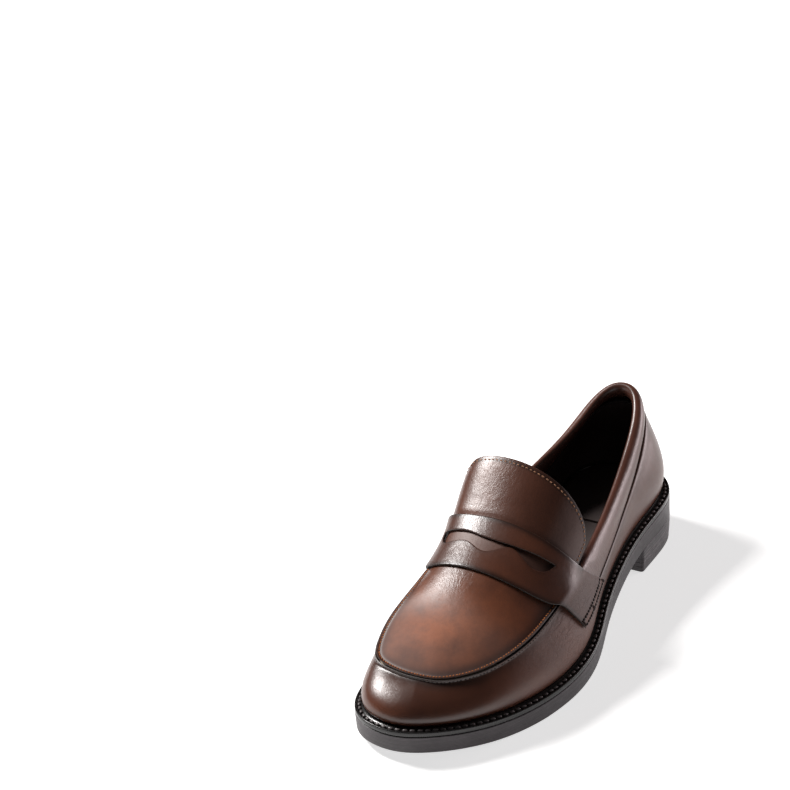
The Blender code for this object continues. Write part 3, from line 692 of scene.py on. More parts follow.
ORANGE = thread("thread_orange", (0.62, 0.22, 0.065, 1), (0.30, 0.09, 0.03, 1))
TAN = thread("thread_tan", (0.46, 0.24, 0.14, 1), (0.24, 0.11, 0.06, 1))
BARTACK = thread("thread_bar_tack", (0.030, 0.012, 0.008, 1), (0.012, 0.006, 0.004, 1))
DARK = thread("thread_dark", (0.014, 0.007, 0.006, 1), (0.006, 0.004, 0.003, 1))


def looks(burnish, warm, crease, matt):
    """What a leather's material reads from its mesh: darker, redder, wrinkled and duller places."""
    return {"burnish": np.clip(burnish, 0, 1), "warm": warm, "crease": crease, "matt": matt}


def finish_piece(item, body, slot, *nodes):
    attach(item, body)
    if nodes:
        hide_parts(*nodes)
    return item


# ---------------------------------------------------------------- upper

def front_grid(rear, rows, fan):
    """Ring positions of the outer and the inner side, row by row from the rear to the toe tip."""
    stations = np.linspace(rear, SPINE_END, rows)
    return [np.concatenate([u_side(stations, side),
                            np.linspace(u_side(SPINE_END, side), TOE_KNOT, fan)[1:]]) for side in (1, -1)]


def zipped(rows_total, half, first_fan_row):
    """Vertex numbers of a folded front grid: one ridge vertex per fan, last row zipped shut."""
    cols = 2 * half - 1
    index = np.arange(rows_total * cols).reshape(rows_total, cols)
    index[first_fan_row:, half - 1] = index[first_fan_row, half - 1]
    index[-1, half:] = index[-1, :half - 1][::-1]
    return index


def unfold(medial, lateral):
    """Two half tables joined along the ridge column that they share."""
    return np.concatenate([medial[:, ::-1], lateral[:, 1:]], 1)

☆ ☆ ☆

## REQUEST
Copy the data above exactly. Every line must be included.

## FINISHED EXERCISE
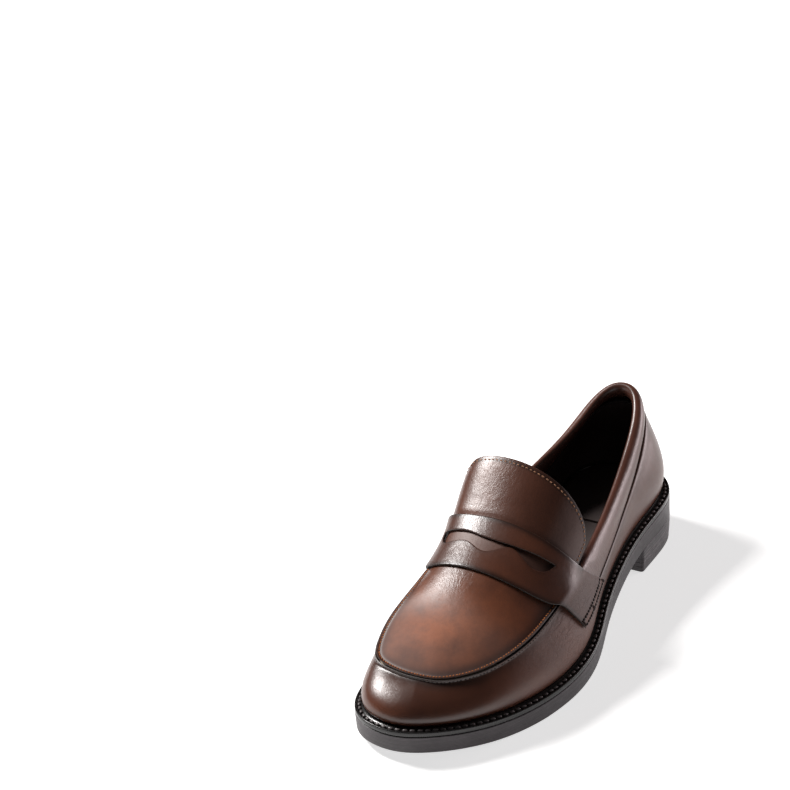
The Blender code for this object continues. Write part 3, from line 692 of scene.py on. More parts follow.
ORANGE = thread("thread_orange", (0.62, 0.22, 0.065, 1), (0.30, 0.09, 0.03, 1))
TAN = thread("thread_tan", (0.46, 0.24, 0.14, 1), (0.24, 0.11, 0.06, 1))
BARTACK = thread("thread_bar_tack", (0.030, 0.012, 0.008, 1), (0.012, 0.006, 0.004, 1))
DARK = thread("thread_dark", (0.014, 0.007, 0.006, 1), (0.006, 0.004, 0.003, 1))


def looks(burnish, warm, crease, matt):
    """What a leather's material reads from its mesh: darker, redder, wrinkled and duller places."""
    return {"burnish": np.clip(burnish, 0, 1), "warm": warm, "crease": crease, "matt": matt}


def finish_piece(item, body, slot, *nodes):
    attach(item, body)
    if nodes:
        hide_parts(*nodes)
    return item


# ---------------------------------------------------------------- upper

def front_grid(rear, rows, fan):
    """Ring positions of the outer and the inner side, row by row from the rear to the toe tip."""
    stations = np.linspace(rear, SPINE_END, rows)
    return [np.concatenate([u_side(stations, side),
                            np.linspace(u_side(SPINE_END, side), TOE_KNOT, fan)[1:]]) for side in (1, -1)]


def zipped(rows_total, half, first_fan_row):
    """Vertex numbers of a folded front grid: one ridge vertex per fan, last row zipped shut."""
    cols = 2 * half - 1
    index = np.arange(rows_total * cols).reshape(rows_total, cols)
    index[first_fan_row:, half - 1] = index[first_fan_row, half - 1]
    index[-1, half:] = index[-1, :half - 1][::-1]
    return index


def unfold(medial, lateral):
    """Two half tables joined along the ridge column that they share."""
    return np.concatenate([medial[:, ::-1], lateral[:, 1:]], 1)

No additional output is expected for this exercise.